Walker started his freelancing career 4 years ago when he moved to South America. Having 30 years of programming experience he is now working as a freelance tech writer. For him the best part about freelancing is the freedom and flexibility he now has. No boss , no office, no fixed working hours are the three main benefits for him . Walkers secret to success is quality instead of quantity...

1) freelancermap: Hello Walker, thanks for taking part in our Freelancer Insides series. First of all, can you tell us and our readers a bit about yourself?
I am an American who worked in IT in the USA for 30 years as a programmer. 5 years ago I moved to Chile. I learned about this country when I first came here in 2005 to write a book about it. For the past 4 years I have worked as a freelance tech writer. Because I know IT I write exclusively on that.
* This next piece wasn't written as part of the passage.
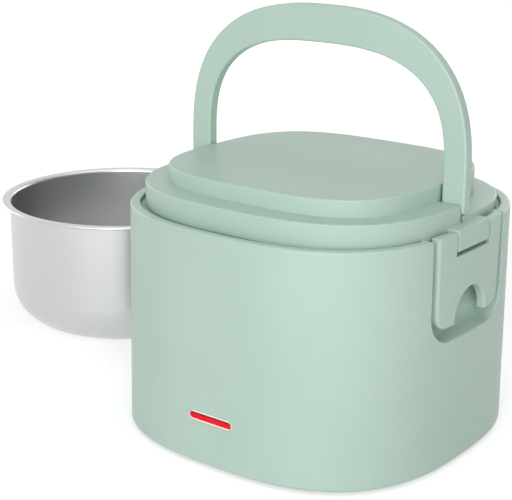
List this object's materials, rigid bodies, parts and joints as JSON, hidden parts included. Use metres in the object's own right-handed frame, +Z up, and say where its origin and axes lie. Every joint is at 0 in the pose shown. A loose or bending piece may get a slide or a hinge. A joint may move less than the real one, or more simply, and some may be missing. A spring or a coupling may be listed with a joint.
{
  "type": "electric lunch box",
  "caption": "Heated lunch box with a rounded square housing, a tiered lift-off lid held by side latches, an arched folding handle, a lamp slot and a round steel pot beside it.",
  "frame": {"origin": "centre of the heated base on the plane of its four feet, where it stands on the table", "axes": "+Z up, front with the lamp slot faces -Y, latches on the X sides, +X to the right seen from the front"},
  "size_m": [0.3377, 0.2091, 0.2066],
  "materials": {
    "shell_plastic": "moulded polypropylene, fine satin texture",
    "deck_plastic": "moulded polypropylene, satin",
    "well_aluminium": "drawn and brushed",
    "cast_aluminium": "as cast",
    "element_steel": "drawn tube",
    "fibre_board": "pressed ceramic fibre",
    "plated_steel": "zinc plated",
    "screw_steel": "zinc plated",
    "dark_plastic": "moulded phenolic, satin",
    "ceramic": "fired steatite",
    "lead_brown": "silicone insulation",
    "lead_blue": "silicone insulation",
    "lead_red": "silicone insulation",
    "red_lens": "clear red acrylic, polished",
    "lamp_glass": "blown glass",
    "pin_brass": "nickel plated brass",
    "pin_steel": "ground steel rod",
    "foot_rubber": "moulded rubber",
    "silicone": "moulded silicone",
    "pot_steel": "drawn stainless, fine brushed outside, satin inside"
  },
  "bodies": {
    "housing": {"outer_housing": "shell_plastic", "deck_ring": "deck_plastic", "heating_well": "well_aluminium", "heater_plate": "cast_aluminium", "heating_element": "element_steel", "insulation_pad": "fibre_board", "heat_shield": "plated_steel", "well_screws": "screw_steel", "thermostat": "dark_plastic", "thermostat_bracket": "plated_steel", "thermal_fuse": "element_steel", "fuse_sleeve": "ceramic", "terminal_block": "ceramic", "live_lead": "lead_brown", "neutral_lead": "lead_blue", "lamp_leads": "lead_red", "indicator_lens": "red_lens", "lamp_holder": "dark_plastic", "neon_lamp": "lamp_glass", "inlet_socket": "dark_plastic", "inlet_pins": "pin_brass", "inlet_screws": "screw_steel", "base_cover": "deck_plastic", "base_screws": "screw_steel", "feet": "foot_rubber"},
    "lid": {"lid_shell": "shell_plastic", "lid_cap": "shell_plastic", "lid_inner_plate": "deck_plastic", "lid_gasket": "silicone", "lid_screws": "screw_steel", "handle_pins": "pin_steel", "latch_pins": "pin_steel"},
    "handle": {"handle": "shell_plastic"},
    "latch_right": {"latch_right": "shell_plastic"},
    "latch_left": {"latch_left": "shell_plastic"},
    "pot": {"food_pot": "pot_steel"}
  },
  "joints": [
    {"name": "lid_lift", "type": "slide", "parent": "housing", "child": "lid", "axis": [0, 0, 1], "range_m": [0, 0.13]},
    {"name": "handle_fold", "type": "hinge", "parent": "lid", "child": "handle", "pos_m": [0, 0, 0.1207], "axis": [1, 0, 0], "range_deg": [-90, 0]},
    {"name": "latch_right_swing", "type": "hinge", "parent": "lid", "child": "latch_right", "pos_m": [0.0821, 0, 0.1099], "axis": [0, -1, 0], "range_deg": [0, 105]},
    {"name": "latch_left_swing", "type": "hinge", "parent": "lid", "child": "latch_left", "pos_m": [-0.0821, 0, 0.1099], "axis": [0, 1, 0], "range_deg": [0, 105]},
    {"name": "pot_lift", "type": "slide", "parent": "housing", "child": "pot", "axis": [0, 0, 1], "range_m": [0, 0.15]}
  ]
}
2) freelancermap: If you would search for your profile on Google, which are the three keywords you would type in the search bar?
Analytics, big data, cybsersecurity

3)freelancermap: What was your inspiration and when did you actually decide to become a freelancer? Did you work full time before starting freelancing?
I decided to become a freelance tech writer when I moved to Chile. In addition I wanted to work from home and quit going to an office. I also wanted to move out of the city and live in the country. Here I have a dog, horse, and garden.

4)freelancermap: In your opinion, which are the main benefits of working as a freelancer?
No boss. No office. Set your own hours.

5)freelancermap: You are now both programmer and technical writer but your career started as a software developer. When and how did you find out your passion for writing? Which jobs do you enjoy the most - writing or programming?
I started writing in highschool where I was co editor of the school newspaper. I have always been a writer, I loved reading Thomas Mann and other important Germans. You have to be a reader to be a writer. Then I wrote 3 books on wine before I started writing full-time as a tech IT writer. I also write news on Latin America for IDG Connect in London and China US Focus in Hong Kong.
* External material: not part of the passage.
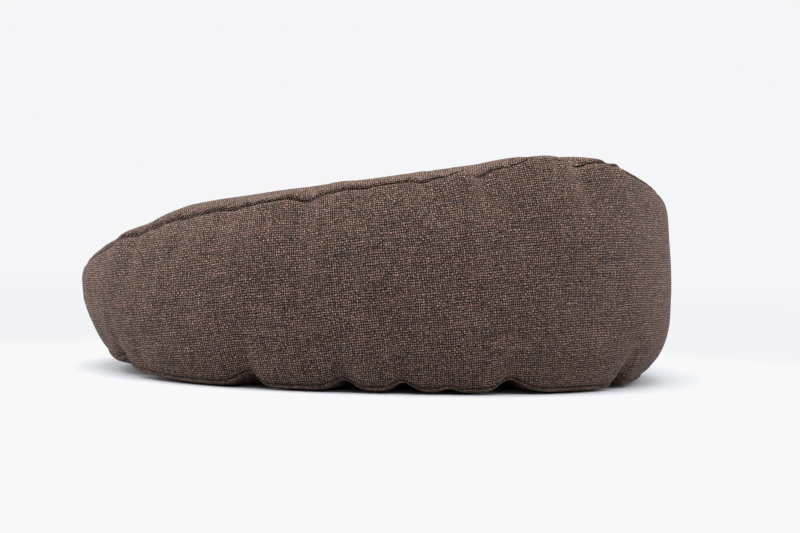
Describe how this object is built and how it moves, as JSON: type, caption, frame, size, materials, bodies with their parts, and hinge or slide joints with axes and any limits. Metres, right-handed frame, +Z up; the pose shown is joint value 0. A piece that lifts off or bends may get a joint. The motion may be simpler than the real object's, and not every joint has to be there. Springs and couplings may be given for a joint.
{
  "type": "sauna pillow",
  "caption": "Wedge-shaped oval boxed cushion, low at one end and tall at the other, crowned on top and flat where it rests.",
  "frame": {"origin": "middle of the underside's bounding rectangle, at the height of the flat spot that the pillow rests on", "axes": "+X from the thin end to the thick end, +Y across the pillow, +Z up out of the crowned top panel"},
  "size_m": [0.308, 0.236, 0.111],
  "materials": {
    "melange_cloth": "matt brown melange plain weave with a linen look, warm brown and charcoal yarns with slubs"
  },
  "bodies": {
    "root": {"pillow": "melange_cloth"}
  },
  "joints": []
}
6)freelancermap: Is there anything you’ve learned in your professional life that really surprised you?
Yes. It is easier to meet a payroll than you think. I no longer have any employees. I did that back in the states when I had 10 people. So the point is you can start your own business if you are reading this. It is not difficult.

7)freelancermap: How do you manage the pressure of meeting deadlines? Do you use any specific apps or software tools for self-organization, invoicing and something else?
I do not take on many clients. I work slow, so that I can focus on doing the best possible quality work. That is how I have had such success here. As for tracking I use Google Sheets and just enter my schedule in there.

8)freelancermap: What advice would you give to someone who is thinking about starting a freelance career?
Find a niche. If you do, say, “writing” you will be competing with 30-50 people for every task. But if you say, “marketing of a particular service and press releases” you can find a niche. Not only will you have to compete against fewer people, you will build up experience in that area. That makes it easier to win that type of work. And be patient. It will take at least 1 year to build up a reputation.

9) freelancermap: Last but not least, what are the top three books, blogs or magazines you read to stay up to date in the IT-market?
I don’t read tech news. It is boring. I read The New Yorker and newspapers.

10) freelancermap: Freestyle! Is there anything you would like to tell our readers?
Don’t bid low. Bid high. You will win more work that way and help lift up the whole market. The majority of people in Asia bid low and because of that they have ruined their market.